Archaeological proof for Jeremiah 25:20?
What archaeological evidence supports the events described in Jeremiah 25:20?

Jeremiah 25:20

“and all the foreign people; all the kings of the land of Uz; all the kings of the Philistines—Ashkelon, Gaza, Ekron, and the remnant of Ashdod;”


Historical Framework

Jeremiah delivered this oracle in the fourth year of Jehoiakim (605 BC), the same year Nebuchadnezzar defeated Egypt at Carchemish and began subduing the Levant. The prophet lists Philistia, the land of Uz, and “mixed peoples” as objects of the Babylonian cup of wrath that would dominate the region for seventy years (Jeremiah 25:11).
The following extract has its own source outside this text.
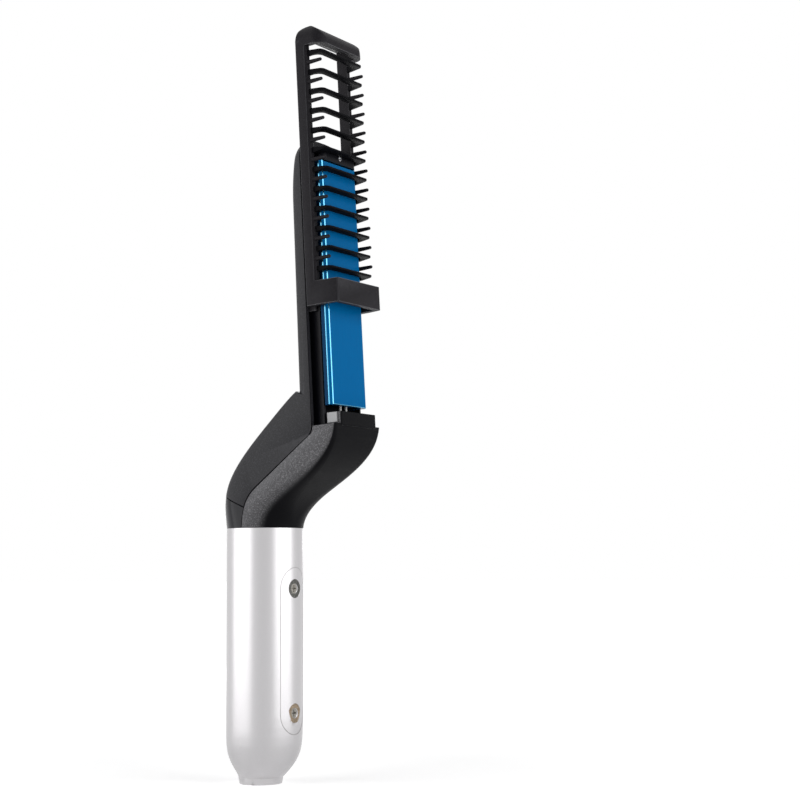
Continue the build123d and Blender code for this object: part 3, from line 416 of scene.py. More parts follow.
@dataclass(frozen=True)
class BrushedFinish(Surface):
    """Brushed or turned metal with lines along one direction."""

    streak: Colour
    stretch: Triple
    relief: float
    roughness: float
    drift: float = 0.12
    metallic: float = 1.0
    specular: float = 0.5

    def wire(self, tree: bpy.types.NodeTree, shader: bpy.types.Node) -> None:
        """Join the brushed lines to the shader.

        Args:
            tree: the material's tree.
            shader: its Principled BSDF.
        """
        lines = add_group(tree, "brushed_lines", build_brushed, {
            "Base": (*self.base, 1), "Streak": (*self.streak, 1), "Stretch": self.stretch,
            "Relief": self.relief, "Roughness": self.roughness, "Roughness Drift": self.drift}).outputs
        for name, value in (
            ("Base Color", lines["Colour"]), ("Roughness", lines["Rough"]), ("Normal", lines["Normal"]),
            ("Metallic", self.metallic), ("Specular IOR Level", self.specular),
        ):
            feed(tree, shader.inputs[name], value)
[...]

Archaeology strongly confirms Nebuchadnezzar’s sweep through these very sites immediately after 605 BC.


Cuneiform Witness to the Babylonian Campaign

• Babylonian Chronicle (BM 21946, published in ANET 307): records Nebuchadnezzar’s capture of “Aškaluna” (Ashkelon) in 604 BC.

• Nebuchadnezzar’s Prism (BM 129093): lists Philistia among conquered lands.

• Economic texts from Babylon (Al-Yahudu tablets): mention deportees from Ashkelon and surrounding shephelah towns, fixing the conquest to the early 6th century BC—precisely when Jeremiah spoke.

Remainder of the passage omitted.